Sehingga merekonstruksi identitas Islam melalui sastra adalah meninjau ulang bagaimana identitas Islam tampak dalam bidang sastra. 

Nah sekarang pertanyaannya, bagaimana sejarah perkembangan sastra dan siapa yang punya pengaruh menciptakan corak sastra saat ini?

Jawabannya adalah, mungkin kita sebagai ummat Muslim tidak akan lupa. Bahwa bangsa Arab jahiliyyah adalah bangsa yang maju dibidang sastra. Kehebatan para penyair dan prosais nya tak perlu diragukan lagi. Hingga mereka saling beradu lewat muallaqat yang digantung di Kakbah setiap musim tertentu. Tapi begitu Allah menurunkan firmanNya melalui lisan nabi Muhammad, tidak satupun penyair dan prosais yang juara itu mampu menyaingi satu ayat pun yang semisalnya. 

Sebabnya sederhana, mengapa kata-kata dalam Al Qur'an indah bukan main adalah karena yang membuat bukan manusia. Maha dahsyat yang tidak akan setara untuk disaingi.

Dari segi isinya pun, bukan bahasa puitis yang tanpa makna, layaknya novel pengisi waktu senggang. Tapi menyimpan kisah-kisah luar biasa yang telah terjadi nyata misalnya bagaimana nabi Musa membelah lautan hanya dengan tongkatnya dan tenggelamnya Firaun bersama tentaranya, dan kisah-kisah rahasia yang belum bisa dirasakan manusia seperti kenikmatan surga dan kengerian neraka. 
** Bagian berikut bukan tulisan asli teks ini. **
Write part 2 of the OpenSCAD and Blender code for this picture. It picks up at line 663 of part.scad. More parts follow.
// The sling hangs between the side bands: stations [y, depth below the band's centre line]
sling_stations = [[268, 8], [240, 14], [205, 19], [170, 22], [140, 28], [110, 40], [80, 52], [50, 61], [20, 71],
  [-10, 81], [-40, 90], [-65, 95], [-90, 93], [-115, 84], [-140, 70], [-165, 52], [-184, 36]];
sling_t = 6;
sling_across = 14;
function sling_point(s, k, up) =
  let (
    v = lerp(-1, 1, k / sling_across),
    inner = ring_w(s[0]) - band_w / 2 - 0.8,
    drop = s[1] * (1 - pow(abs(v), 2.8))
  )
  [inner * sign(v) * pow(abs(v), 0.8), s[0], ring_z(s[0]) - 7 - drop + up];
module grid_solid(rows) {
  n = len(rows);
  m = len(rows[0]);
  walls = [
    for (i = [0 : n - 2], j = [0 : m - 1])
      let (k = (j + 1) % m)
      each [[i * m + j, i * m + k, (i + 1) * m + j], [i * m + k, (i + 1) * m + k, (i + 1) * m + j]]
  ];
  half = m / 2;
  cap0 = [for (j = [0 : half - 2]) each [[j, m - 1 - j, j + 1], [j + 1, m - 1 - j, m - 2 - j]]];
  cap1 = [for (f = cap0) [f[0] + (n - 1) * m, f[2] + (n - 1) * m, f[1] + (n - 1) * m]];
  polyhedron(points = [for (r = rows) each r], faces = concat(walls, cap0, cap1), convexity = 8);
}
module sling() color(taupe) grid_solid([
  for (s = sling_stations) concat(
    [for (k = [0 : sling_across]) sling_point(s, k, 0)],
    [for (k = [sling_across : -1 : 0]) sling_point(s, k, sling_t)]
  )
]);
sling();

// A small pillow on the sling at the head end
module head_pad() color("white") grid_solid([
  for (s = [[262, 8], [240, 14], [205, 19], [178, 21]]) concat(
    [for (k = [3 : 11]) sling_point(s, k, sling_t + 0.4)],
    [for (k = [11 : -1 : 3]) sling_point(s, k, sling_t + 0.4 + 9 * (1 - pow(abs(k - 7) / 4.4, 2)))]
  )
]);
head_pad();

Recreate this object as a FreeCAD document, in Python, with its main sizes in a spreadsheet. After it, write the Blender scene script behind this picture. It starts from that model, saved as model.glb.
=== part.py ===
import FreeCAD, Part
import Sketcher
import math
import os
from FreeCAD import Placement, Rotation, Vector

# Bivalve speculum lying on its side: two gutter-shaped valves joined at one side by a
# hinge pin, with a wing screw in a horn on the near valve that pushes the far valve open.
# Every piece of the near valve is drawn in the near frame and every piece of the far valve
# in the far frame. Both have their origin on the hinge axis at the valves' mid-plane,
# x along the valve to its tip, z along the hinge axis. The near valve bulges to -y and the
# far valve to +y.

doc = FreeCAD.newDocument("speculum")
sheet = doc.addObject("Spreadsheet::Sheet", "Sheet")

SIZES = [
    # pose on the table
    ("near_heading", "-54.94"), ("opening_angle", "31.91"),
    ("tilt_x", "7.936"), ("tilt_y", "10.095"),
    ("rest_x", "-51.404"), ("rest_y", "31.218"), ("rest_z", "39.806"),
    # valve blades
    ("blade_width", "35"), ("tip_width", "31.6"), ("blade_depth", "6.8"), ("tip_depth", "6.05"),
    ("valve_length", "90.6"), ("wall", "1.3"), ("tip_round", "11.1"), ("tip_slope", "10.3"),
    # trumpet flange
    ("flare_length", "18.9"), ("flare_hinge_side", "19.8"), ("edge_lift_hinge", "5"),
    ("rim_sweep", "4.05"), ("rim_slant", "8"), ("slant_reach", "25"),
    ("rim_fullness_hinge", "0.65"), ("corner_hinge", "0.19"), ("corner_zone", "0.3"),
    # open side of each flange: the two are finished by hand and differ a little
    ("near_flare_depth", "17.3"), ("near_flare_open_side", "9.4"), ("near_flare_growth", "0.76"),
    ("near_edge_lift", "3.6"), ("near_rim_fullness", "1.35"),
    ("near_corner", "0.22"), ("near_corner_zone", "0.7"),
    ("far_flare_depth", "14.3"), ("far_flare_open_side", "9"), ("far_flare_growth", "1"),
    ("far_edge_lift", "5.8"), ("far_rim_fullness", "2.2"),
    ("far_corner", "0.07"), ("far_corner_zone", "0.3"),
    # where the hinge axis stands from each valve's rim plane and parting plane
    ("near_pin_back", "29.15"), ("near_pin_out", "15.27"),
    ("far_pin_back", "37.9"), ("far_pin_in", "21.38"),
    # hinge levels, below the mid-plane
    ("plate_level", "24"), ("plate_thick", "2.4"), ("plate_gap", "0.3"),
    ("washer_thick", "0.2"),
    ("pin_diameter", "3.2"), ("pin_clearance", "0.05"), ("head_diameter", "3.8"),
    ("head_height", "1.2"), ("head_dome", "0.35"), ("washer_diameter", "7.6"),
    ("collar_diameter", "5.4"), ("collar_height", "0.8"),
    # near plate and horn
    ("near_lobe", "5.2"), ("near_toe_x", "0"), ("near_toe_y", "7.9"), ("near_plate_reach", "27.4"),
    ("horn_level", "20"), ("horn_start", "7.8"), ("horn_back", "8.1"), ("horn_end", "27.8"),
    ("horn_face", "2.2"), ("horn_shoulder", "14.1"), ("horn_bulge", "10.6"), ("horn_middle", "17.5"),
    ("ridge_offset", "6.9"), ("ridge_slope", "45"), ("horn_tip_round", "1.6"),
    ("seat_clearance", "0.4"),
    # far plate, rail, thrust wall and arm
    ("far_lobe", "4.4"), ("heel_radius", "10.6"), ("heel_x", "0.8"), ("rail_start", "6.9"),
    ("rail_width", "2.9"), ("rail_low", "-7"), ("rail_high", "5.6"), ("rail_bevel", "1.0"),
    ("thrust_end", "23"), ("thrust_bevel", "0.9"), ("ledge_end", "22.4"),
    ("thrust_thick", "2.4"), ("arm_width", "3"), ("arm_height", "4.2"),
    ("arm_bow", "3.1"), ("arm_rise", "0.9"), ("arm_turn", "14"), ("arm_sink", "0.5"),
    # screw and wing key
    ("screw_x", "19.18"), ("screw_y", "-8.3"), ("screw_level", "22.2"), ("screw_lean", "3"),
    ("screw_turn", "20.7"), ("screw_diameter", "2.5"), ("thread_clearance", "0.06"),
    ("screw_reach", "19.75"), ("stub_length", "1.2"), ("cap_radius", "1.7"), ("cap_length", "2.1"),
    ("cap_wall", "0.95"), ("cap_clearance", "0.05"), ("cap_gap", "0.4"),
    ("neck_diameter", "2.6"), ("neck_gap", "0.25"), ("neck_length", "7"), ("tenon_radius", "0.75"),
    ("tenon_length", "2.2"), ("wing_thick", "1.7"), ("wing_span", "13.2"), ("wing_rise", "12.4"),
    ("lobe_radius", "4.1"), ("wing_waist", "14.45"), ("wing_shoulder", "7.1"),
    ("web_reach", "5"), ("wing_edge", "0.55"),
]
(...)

Maka kalau kita baca sastra dalam pandangan Islam, acuannya sederhana yaitu sarana mengenalkan Islamnya. Bukan Islam sebagai sarana mengenal sastranya. Itulah kenapa, dalam Islam tidak dikenal karya sastra fiksi yang hanya memuat khayalan semata. Karena khayalan itu sendiri tidak diajarkan dalam Islam. Justru yang diajarkan Islam adalah cerita-cerita nyata Al-Qur'an yang bisa menjadi pelajaran bagi manusia. Sedangkan keindahan sastranya Al Qur'an adalah pelengkap kemukjizatan Al Qur'an.

Seiring dengan hilangnya nilai-nilai islami, maka masuklah nilai-nilai barat dalam tubuh sastra yang sudah pasti nilai barat juga bersumber dari ideologinya yang terpisah dari nilai agama. Nilai liberalisme, sekulerisme, bahkan feminisme turut mewarnai corak sastra modern yang tidak sedikit dikarang oleh para sastrawan-sastrawan muslim.

Dr. Razak sempat juga menjelaskan bahwa sastra yang lahir dari identitas Islam adalah sastra yang membawa misi tauhid, yaitu mengarahkan manusia untuk kembali kepada Al Qur'an dan As Sunnah seperti hadist nabi 
تركت فيكم أمرين لن تضل ماتمسكتم بهما كتاب الله و سنة  رسوله >>

Sastrawan muslim pun harus mengkaji secara kritikal bahwa unsur sastra seringkali disusupi oleh ide-ide yang bukan berasal dari Islam semisal kata 'wine' dalam Rubaiyat karya Omar Khayyam, yang seolah indah tetapi sebetulnya membawa misi pengalihan dari Islam itu sendiri.